-- START GIVEN ENTRIES --
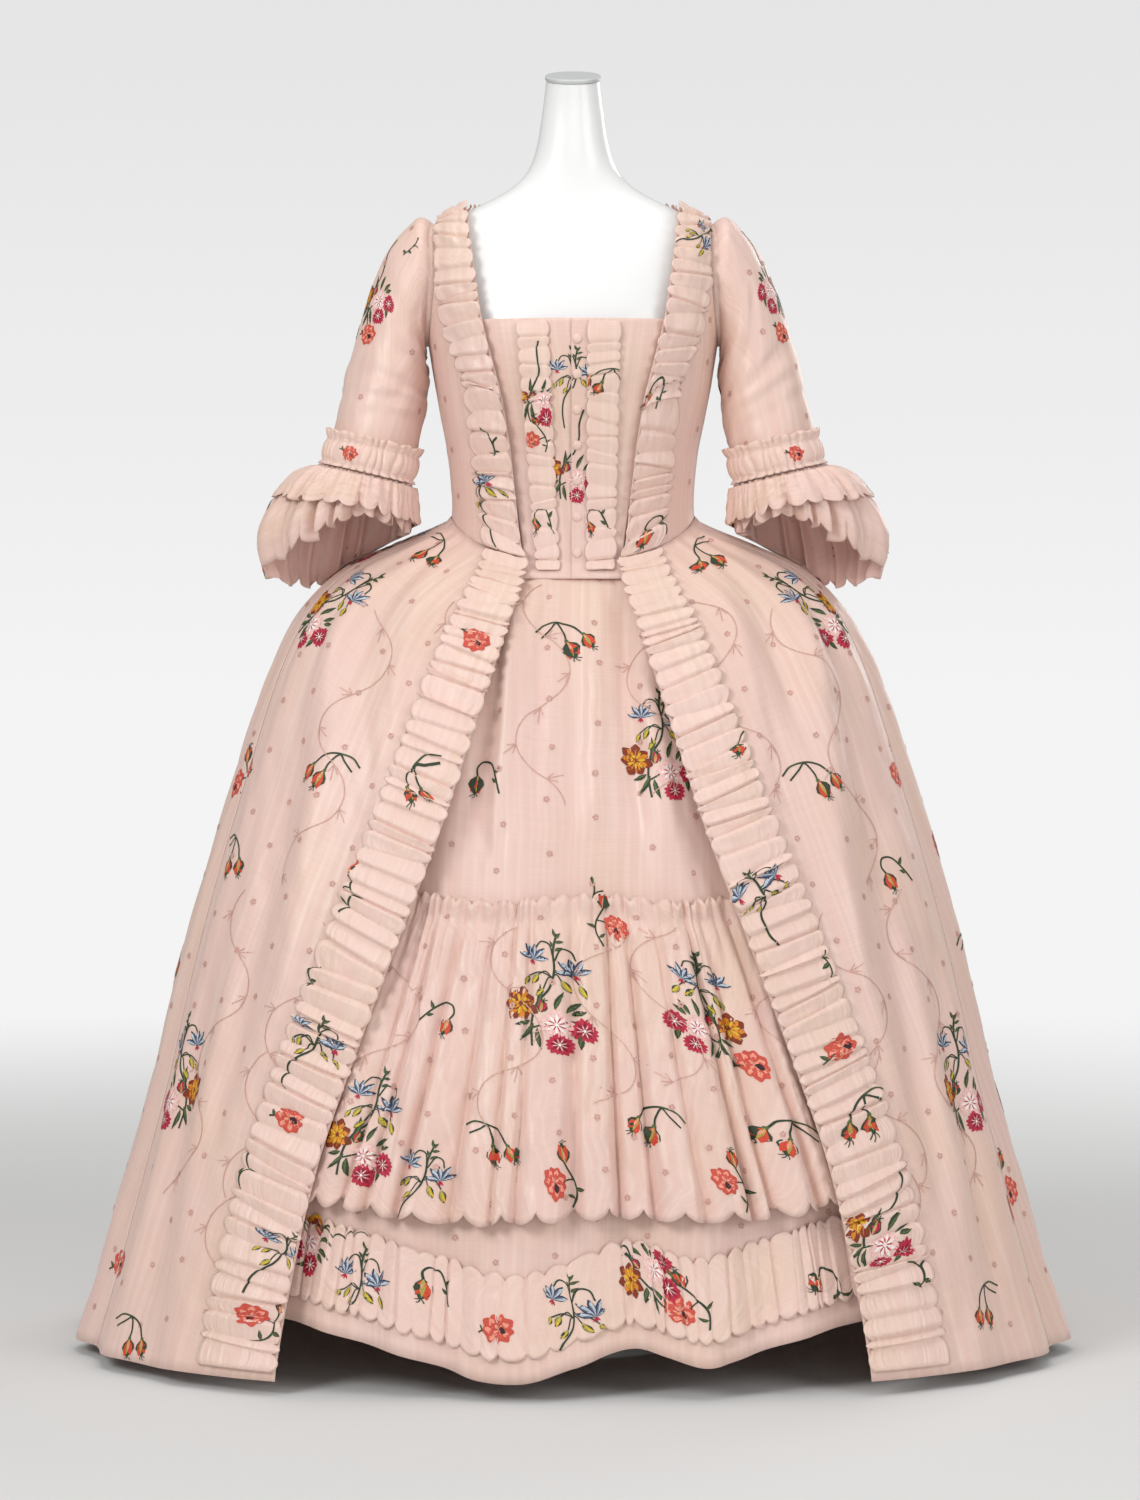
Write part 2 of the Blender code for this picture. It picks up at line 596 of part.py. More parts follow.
def narrow_trims(pleats=12):
    """The two narrow gathered trims on the buttoned front."""
    for name, (over, side, top, bottom) in NARROW.items():
        rows = []
        for k in range(2 * pleats + 1):
            v = mix(0.012, 0.975, k / (2 * pleats))
            z, crest = mix(NECK_FRONT_Z, POINT_Z, v), k % 2
            start = -0.002 if over else -0.018
            whole = FRONT_EDGE.at(z, "out") + FRONT_LAP - start
            row = []
            for across, pinch in ((0, 0.0012), (1, -0.0012)):
                x = mix(top[across], bottom[across], v) + (0 if crest else pinch)
                row.append(moved_out(lambda a, b: buttoned_front(a, b, over), (x - start) / whole, v,
                                     (0.0031 if over else 0.0051) + 0.0010 * crest))
            rows.append(row)
        cloth(f"narrow_trim_{name}", mirrored(rows, side))


def back_neck_trim(pleats=11):
    """The gathered trim round the back of the neck, from one shoulder seam to the other."""
    rows = []
    for k in range(2 * pleats + 1):
        angle = math.radians(mix(91.6, 268.4, k / (2 * pleats)))
        behind = min(1.0, max(0.0, -2.5 * math.cos(angle)))
        crest = k % 2
        row = []
        for z in (NAPE_Z - 0.002 + 0.003 * crest, NAPE_Z - 0.014 - 0.003 * crest - 0.014 * behind):
            point = on_form(angle, min(z, 1.2875), 0.0190 + 0.0016 * crest)
            side = SACK.at(z, "side")
            if abs(point.x) < side + 0.030:
                across = min(1.0, abs(point.x) / side)
                point.y = max(point.y, sack_point(across, 1.1, z).y + 0.0060 + 0.0016 * crest)
            point.z = z
            row.append(point)
        rows.append(row)
    cloth("back_neck_trim", rows)


# The sleeves.

def sleeve_ring(along):
    """The frame of a ring of the sleeve: centre, outward and downward directions."""
    turn = math.radians(SLEEVE.at(along, "turn"))
    centre = Vector((SLEEVE.at(along, "out"), SLEEVE.at(along, "back"), SLEEVE.at(along, "height")))
    return centre, Vector((math.sin(turn), 0, math.cos(turn))), Vector((math.cos(turn), 0, -math.sin(turn)))


def on_sleeve(along, angle, off=0.0, slide=0.0):
    """A point of the sleeve: angle 0 is the front, 90 the outside, 180 the back."""
    centre, out, down = sleeve_ring(along)
    high, deep = SLEEVE.at(along, "high") + off, SLEEVE.at(along, "deep") + off
    return centre + down * slide + out * high * math.sin(angle) + Vector((0, -deep * math.cos(angle), 0))


def sleeve_head(angle):
    """A point of the sleeve's first ring, which stands just outside the bodice's armhole."""
    y = -(ARMHOLE_DEEP - ARMHOLE_FIT) * math.cos(angle)
    z = ARMHOLE_Z + (ARMHOLE_HIGH - ARMHOLE_FIT) * math.sin(angle)
    wide, deep = FORM.at(z, "half_width") + BODICE_OFF, FORM.at(z, "front" if y < 0 else "back") + BODICE_OFF
    return Vector((wide * (1 - (abs(y) / deep) ** ROUNDNESS) ** (1 / ROUNDNESS) + 0.0044, y, z))


def sleeve(side, name):
    turns = [2 * math.pi * k / 16 for k in range(16)]
    rows = [[sleeve_head(t) for t in turns]]
    rows += [[on_sleeve(a, t) for t in turns] for a in (0.10, 0.22, 0.35, 0.52, 0.74, 1.0)]
    cloth(f"sleeve_{name}", mirrored(rows, side), around=True)


def cuff(side, name, gathers=12):
    """The gathered band round the sleeve's end."""
    rows = []
    for along, slide in ((0.90, 0.0), (1.0, 0.003)):
        rows.append([on_sleeve(along, math.pi * k / gathers, 0.0052 + 0.0012 * (k % 2), slide)
                     for k in range(2 * gathers)])
    cloth(f"cuff_{name}", mirrored(rows, side), around=True)


def clear_of_skirt(point, off):
    """The point, moved out to that far off the gown's skirt where it would sink into it."""
    if point.z > WAIST_Z:
        return point
    wide = SKIRT.at(point.z, "half_width") + off
    deep = SKIRT.at(point.z, "front" if point.y < 0 else "back") + off
    reach = ((abs(point.x) / wide) ** ROUNDNESS + (abs(point.y) / deep) ** ROUNDNESS) ** (1 / ROUNDNESS)
    if reach >= 1:
        return point
    return Vector((point.x / reach, point.y / reach, point.z))


def flounce_point(angle, s, tier, wave):
    """A flounce's point: s from its gathered top to its hem. It flares, then bends down as it falls."""
    degrees = (math.degrees(angle) + 180) % 360 - 180
    length = FLOUNCES.at(degrees, tier)
    upper = tier == "upper"
    lean = math.radians(FLOUNCES.at(degrees, f"{tier}_flare")) * (1 - (0.3 * s if upper else 0.6 * s ** 3))
    centre, out, down = sleeve_ring(1.0)
    base = on_sleeve(1.0, angle, 0.0095 if upper else 0.0030, 0.0065 if upper else 0.0040)
    radial = (out * math.sin(angle) - Vector((0, math.cos(angle), 0))).normalized()
    heading = down * math.cos(lean) + radial * math.sin(lean) + Vector((0, 0, -0.25 * s))
    point = base + heading.normalized() * length * s + radial * wave
    return clear_of_skirt(point, 0.020 if upper else 0.009)


def flounce(side, name, tier, folds=10):
    rows = []
    for s in (0.0, 0.55, 1.0):
        rows.append([flounce_point(math.pi * k / folds, s, tier, (0.0008 + 0.0034 * s) * (1 if k % 2 else -1))
                     for k in range(2 * folds)])
    cloth(f"flounce_{tier}_{name}", mirrored(rows, side), around=True)


def main():
    for old in list(bpy.data.objects):
        bpy.data.objects.remove(old)
    form()
    stand()
    fronts()
    buttons()
    narrow_trims()
    for side, name in ((1, "left"), (-1, "right")):
        bodice(side, name)
        skirts(side, name)
        trims(side, name)
        sleeve(side, name)
        cuff(side, name)
        flounce(side, name, "upper")
        flounce(side, name, "lower")
    sack_back()
    back_neck_trim()
    petticoat_panels()
    petticoat_flounce()
    hem_band()


main()
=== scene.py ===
"""The looks of a robe a la francaise on a limbless dress form: its figured silk taffeta, its gathered
trims and flounces, the form and a plain studio. Metres, +Z up, the front towards -Y.

Every piece of cloth is a grid of points, rows running down it and columns across it. The section
tables are those of the solids, so each sheet lies where its solid does, with finer folds."""

import logging
import math
from collections.abc import Callable, Iterable, Sequence
from dataclasses import dataclass, field
from enum import Enum

import bpy
import numpy as np
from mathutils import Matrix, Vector


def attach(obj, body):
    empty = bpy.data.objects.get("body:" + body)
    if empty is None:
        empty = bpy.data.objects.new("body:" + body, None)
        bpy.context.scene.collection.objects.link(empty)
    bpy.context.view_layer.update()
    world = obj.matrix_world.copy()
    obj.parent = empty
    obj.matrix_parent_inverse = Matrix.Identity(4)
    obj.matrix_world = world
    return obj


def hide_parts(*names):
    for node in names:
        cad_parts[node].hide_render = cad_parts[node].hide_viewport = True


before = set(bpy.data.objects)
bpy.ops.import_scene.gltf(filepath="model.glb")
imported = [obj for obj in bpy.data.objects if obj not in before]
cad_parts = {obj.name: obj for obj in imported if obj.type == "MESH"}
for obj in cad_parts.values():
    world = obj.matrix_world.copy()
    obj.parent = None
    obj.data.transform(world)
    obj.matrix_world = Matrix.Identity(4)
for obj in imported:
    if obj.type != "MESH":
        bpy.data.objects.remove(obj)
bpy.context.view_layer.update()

logging.basicConfig(level=logging.INFO, format="%(message)s")
log = logging.getLogger("gown")

Array = np.ndarray
Values = Array | float
Surface = Callable[[Array, Array], Array]

# Heights of the cut, and how far its layers lie off the form, as on the solids.

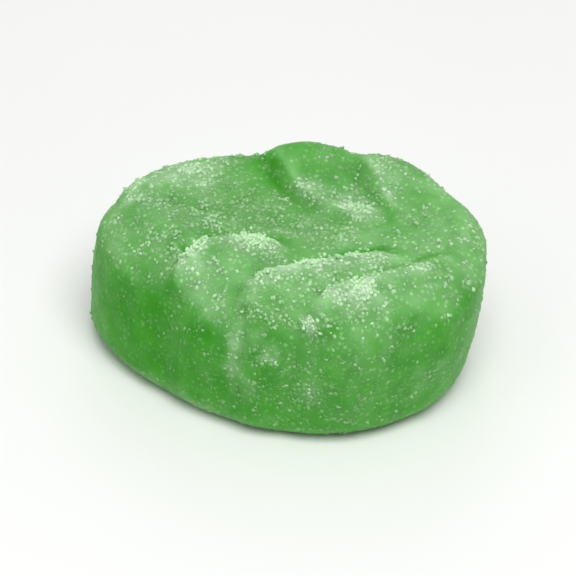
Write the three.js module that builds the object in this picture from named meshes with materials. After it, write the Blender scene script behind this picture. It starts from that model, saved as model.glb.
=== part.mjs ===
// A sugared jelly leaf: a thick, broad leaf moulded in soft jelly, lying on its flat base.
// Millimetres, +Z up, with the origin in the middle of the base. The leaf's tip points to -X and
// its stem end to +X. The near half is at -Y and the far half at +Y.
//
// The body starts as a smooth pillow: an egg-shaped outline carried round a profile that runs
// from the middle of the top, over the rim, down the wall and under to the middle of the base.
// The leaf is then raised on the pillow along its normals: round lobes along the wall, and across
// the top a crest along each lobe's tipward edge, steep in front and falling gently behind.

import * as THREE from 'three';
import { mergeVertices } from 'three/addons/utils/BufferGeometryUtils.js';

// Driving dimensions
const LENGTH = 32;
const WIDTH = 25;
const HEIGHT = 13.9;

// Outline of the pillow
const EGG = 0.14;             // how much wider the stem half is than the tip half
const TIP_POINT = 1.18;       // 1 is an ellipse, more is a more pointed end
const STEM_POINT = 1.06;

// Profile of the pillow
const CREST_ROOM = 1.5;       // how far the crests stand above the pillow's top
const BASE_FILLET = 2.0;      // radius of the bottom edge
const FAR_RIM = 2.5;          // how far in from the wall the far side's top starts to round over
const NEAR_RIM = 4.0;         // the same on the near side, which has slumped more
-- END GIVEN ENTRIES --
* AIM OF THE EXERCISE:
Output nothing except the lines from the line with "Write the three.js" through the line with "const HEIGHT = 13.9;", copied exactly, end lines included.

* TASK RESPONSE:
Write the three.js module that builds the object in this picture from named meshes with materials. After it, write the Blender scene script behind this picture. It starts from that model, saved as model.glb.
=== part.mjs ===
// A sugared jelly leaf: a thick, broad leaf moulded in soft jelly, lying on its flat base.
// Millimetres, +Z up, with the origin in the middle of the base. The leaf's tip points to -X and
// its stem end to +X. The near half is at -Y and the far half at +Y.
//
// The body starts as a smooth pillow: an egg-shaped outline carried round a profile that runs
// from the middle of the top, over the rim, down the wall and under to the middle of the base.
// The leaf is then raised on the pillow along its normals: round lobes along the wall, and across
// the top a crest along each lobe's tipward edge, steep in front and falling gently behind.

import * as THREE from 'three';
import { mergeVertices } from 'three/addons/utils/BufferGeometryUtils.js';

// Driving dimensions
const LENGTH = 32;
const WIDTH = 25;
const HEIGHT = 13.9;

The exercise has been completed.